L'école bienveillante est pourtant une évidence depuis plus de 30 ans avec la massification de l'enseignement secondaire. Il a bien fallu se montrer bienveillant, voire laxiste, pour permettre à des élèves qui n'avaient pas le niveau requis de passer de classe en classe et de cycle en cycle dans l'enseignement général.
Les rapporteurs sont incapables de faire des propositions concrètes sur cette introduction de la bienveillance car ils suggèrent de la demander aux équipes pédagogiques pour la rendre « explicite » ! Commençons par mettre un calicot à l'entrée de nos établissements pour signaler « ici école bienveillante ». Ou porter un badge des bisounours. Soit dit en passant, il faudra expliquer aux parents en situation irrégulière en France et dont les enfants sont scolarisés sans conditions et sans papiers pourquoi le ministère de l'Intérieur n'est pas bienveillant avec eux comme celui de l'éducation nationale... Il faut exiger que les autres ministères se montrent bienveillants avec tous les usagers : Justice, police, impôts... Ces propos valent aussi pour les entreprises : Nos élèves ne comprendraient pas pourquoi le monde du travail se montre si peu accueillant et bienveillant avec eux !
On nous annonce plus loin que « les emplois du temps et les missions doivent comporter des temps spécifiques de concertation ». En plus des heures de cours ? Cela va sans dire, mais avec une rémunération supplémentaire ? Rien n'est moins sûr au vu de la redéfinition des services qui entrera en action à la rentrée 2015 dans laquelle il est prévu des tâches supplémentaires à celles d'enseignement.
Enfin, voici la porte ouverte à la fin du cadre national hebdomadaire du temps de service : « reconfigurant les métiers de l’éducation et du professorat par une réorganisation de la semaine type de travail, même de façon dérogatoire, afin de créer de la souplesse et de
favoriser le partage des rôles et des responsabilités au sein des équipes. »

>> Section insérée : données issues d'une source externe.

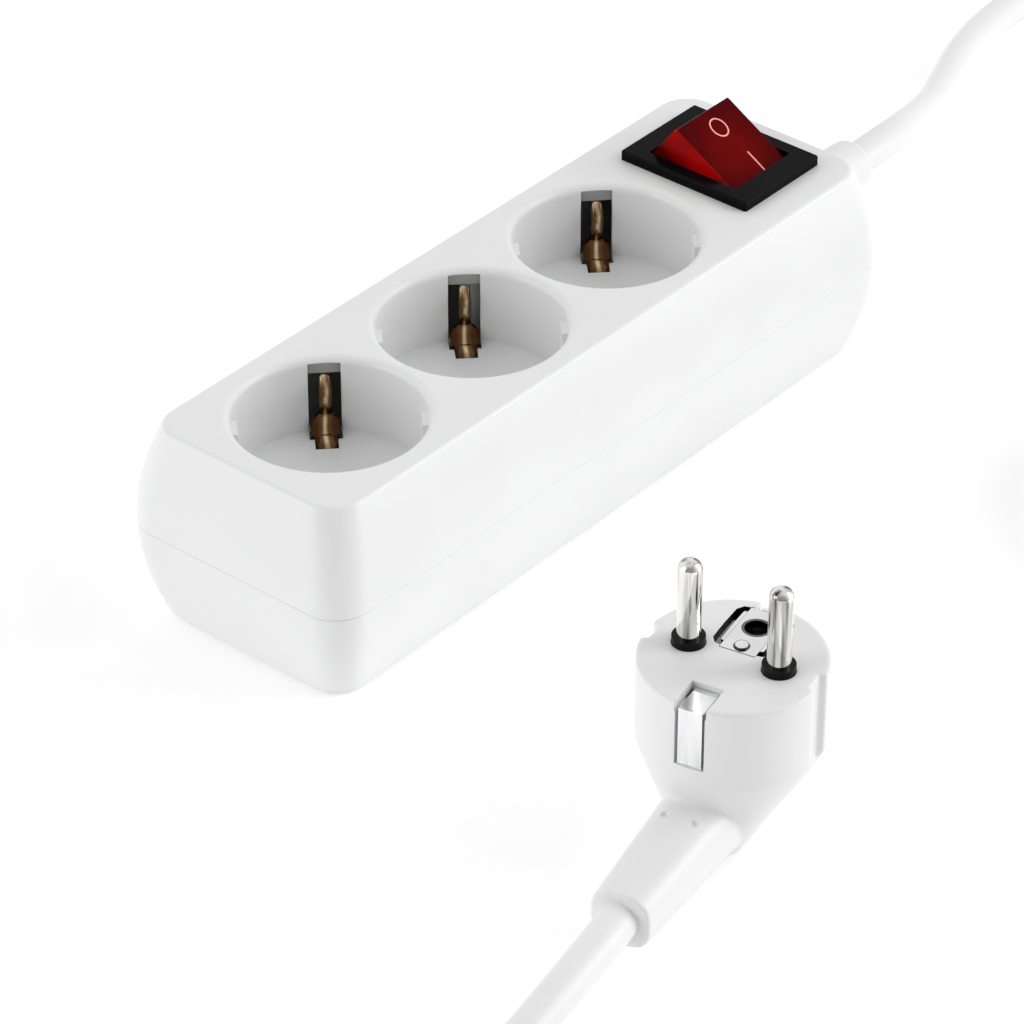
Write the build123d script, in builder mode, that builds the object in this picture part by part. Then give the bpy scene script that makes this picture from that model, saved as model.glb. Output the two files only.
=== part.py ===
from build123d import *
import math
import os

# A three-way earthed power strip with an illuminated rocker switch, its lead and its angled plug.
# Millimetres, +Z up. The origin is the centre of the strip's underside and +X runs to the lead's end.

os.makedirs("parts", exist_ok=True)

TOLERANCE = 0.01

# Case
HEIGHT = 45.5
TOP_LENGTH = 172.0
TOP_WIDTH = 50.0
SIDE_SWELL = 4.5
CORNER_RADIUS = 8.0
TOP_EDGE_RADIUS = 1.2
BOTTOM_EDGE_RADIUS = 2.0
PARTING_Z = 22.5
PARTING_CHAMFER = 0.2
WALL = 2.2

# Sockets: a 40 mm well, 4.8 mm pins 19 mm apart, side earth springs
SOCKET_PITCH = 44.0
FIRST_SOCKET_X = -59.7
SOCKET_COUNT = 3
WELL_RADIUS = 20.0
WELL_WALL = 1.4
WELL_DEPTH = 17.5
WELL_FLOOR = 2.0
RIM_RADIUS = 1.8
PIN_PITCH = 19.0
PIN_RADIUS = 2.4
PIN_LENGTH = 19.0
PIN_HOLE_RADIUS = 2.6
PIN_LINE_ANGLE = -45.0
EARTH_LINE_ANGLE = 45.0
EARTH_SLOT_WIDTH = 6.8
EARTH_SLOT_INNER = 19.0
EARTH_SLOT_OUTER = 23.2
EARTH_SLOT_TOP = 44.2
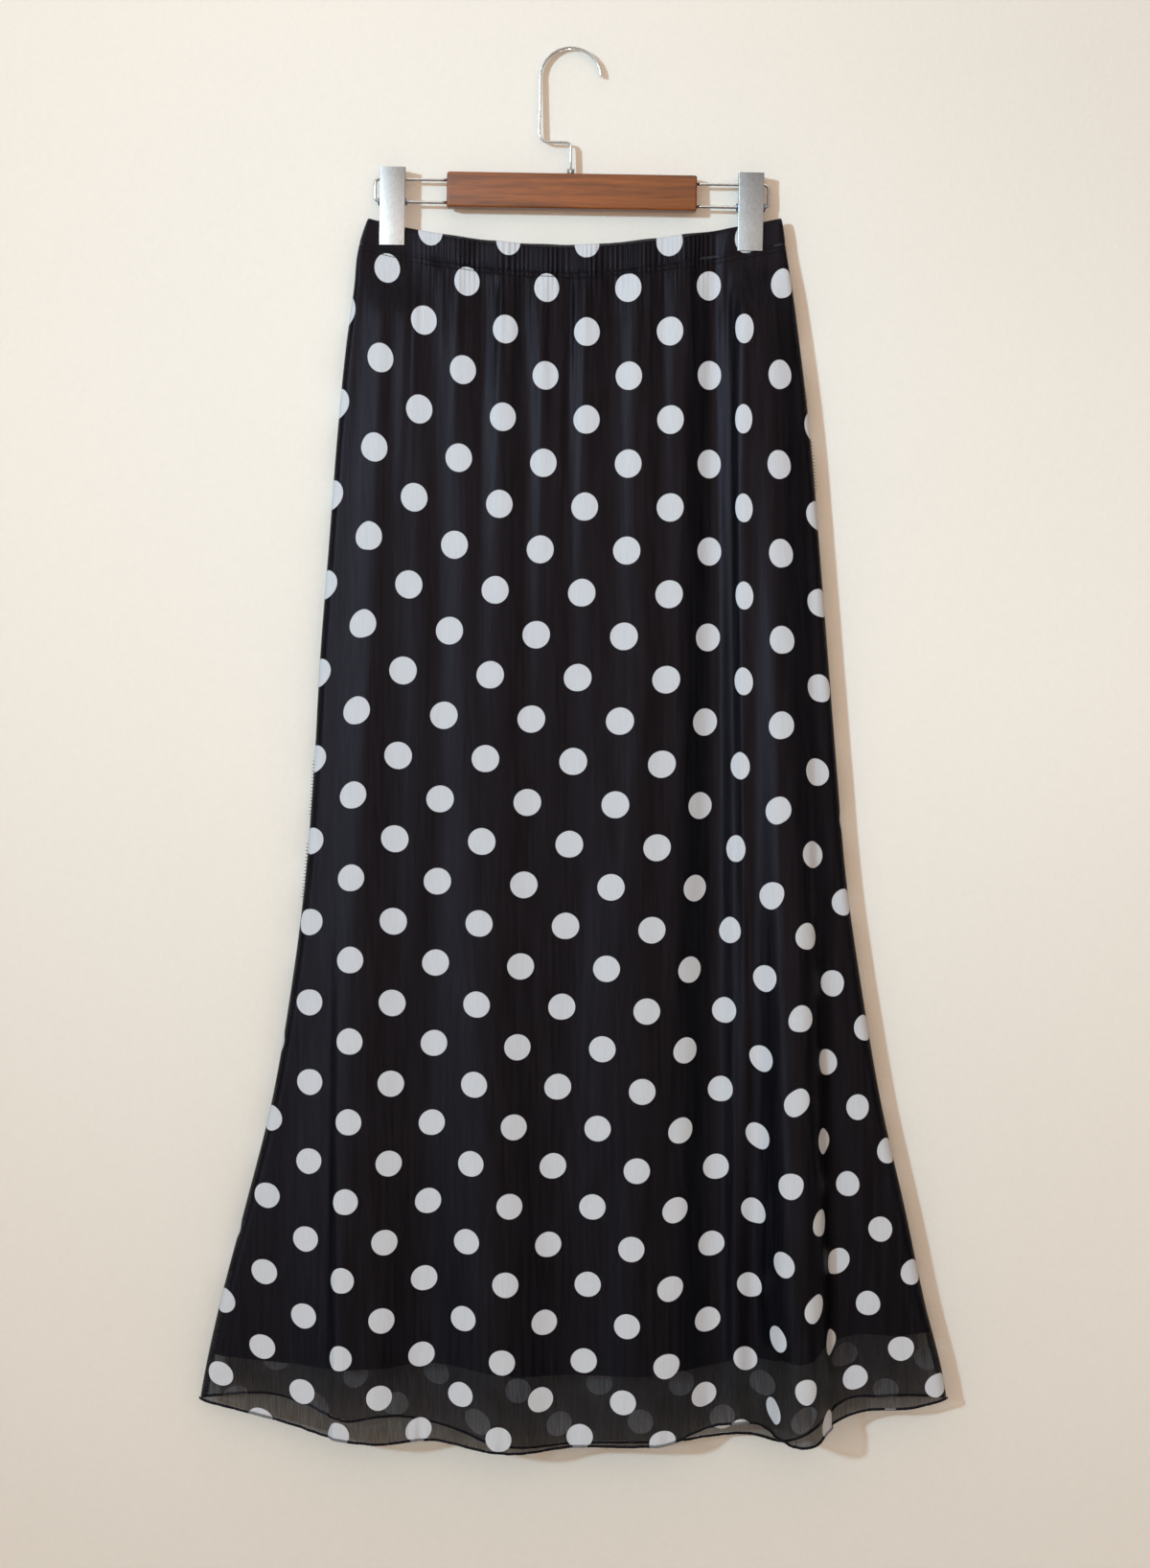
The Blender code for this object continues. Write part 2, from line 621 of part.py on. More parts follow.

_ Décliner la bienveillance dans les relations : dans quel sens faut-il entendre le verbe décliner ? S'il y a déclin c'est bien dans les relations de l'administration avec ses personnels.
_Organiser la bienveillance. Répartir autrement les pouvoirs. Le rapport parle de « déconcentration du pouvoir autrement dit une plus grande répartition des responsabilités ». On peut se demander en quoi consistent ces responsabilités et qui va voir les siennes augmenter ou diminuer. Pour ce dernier cas, il est à prévoir que la liberté pédagogique des professeurs se réduise avec le renforcement du rôle du conseil pédagogique souhaité par le rapport, même s'il est précisé « en tant qu'instance de concertation ».

_ Accompagner la mise en oeuvre de la bienveillance : Dans cette rubrique, il est question de « favoriser les espaces de travail collectif, de co-intervention et de mise en relation entre partenaires extérieurs et intérieurs ». L'école est déjà ouverte sur le monde, ce n'est pas une nouveauté. Des intervenants extérieurs y sont invités lorsque cela sert le parcours scolaire des élèves. Mais multiplier ces interventions et autres sorties scolaires suppose d'empiéter encore plus sur le temps scolaire bien occupé. Les établissements scolaires ne sont pas des forums permanents ou des agences de voyages !

Bonne lecture !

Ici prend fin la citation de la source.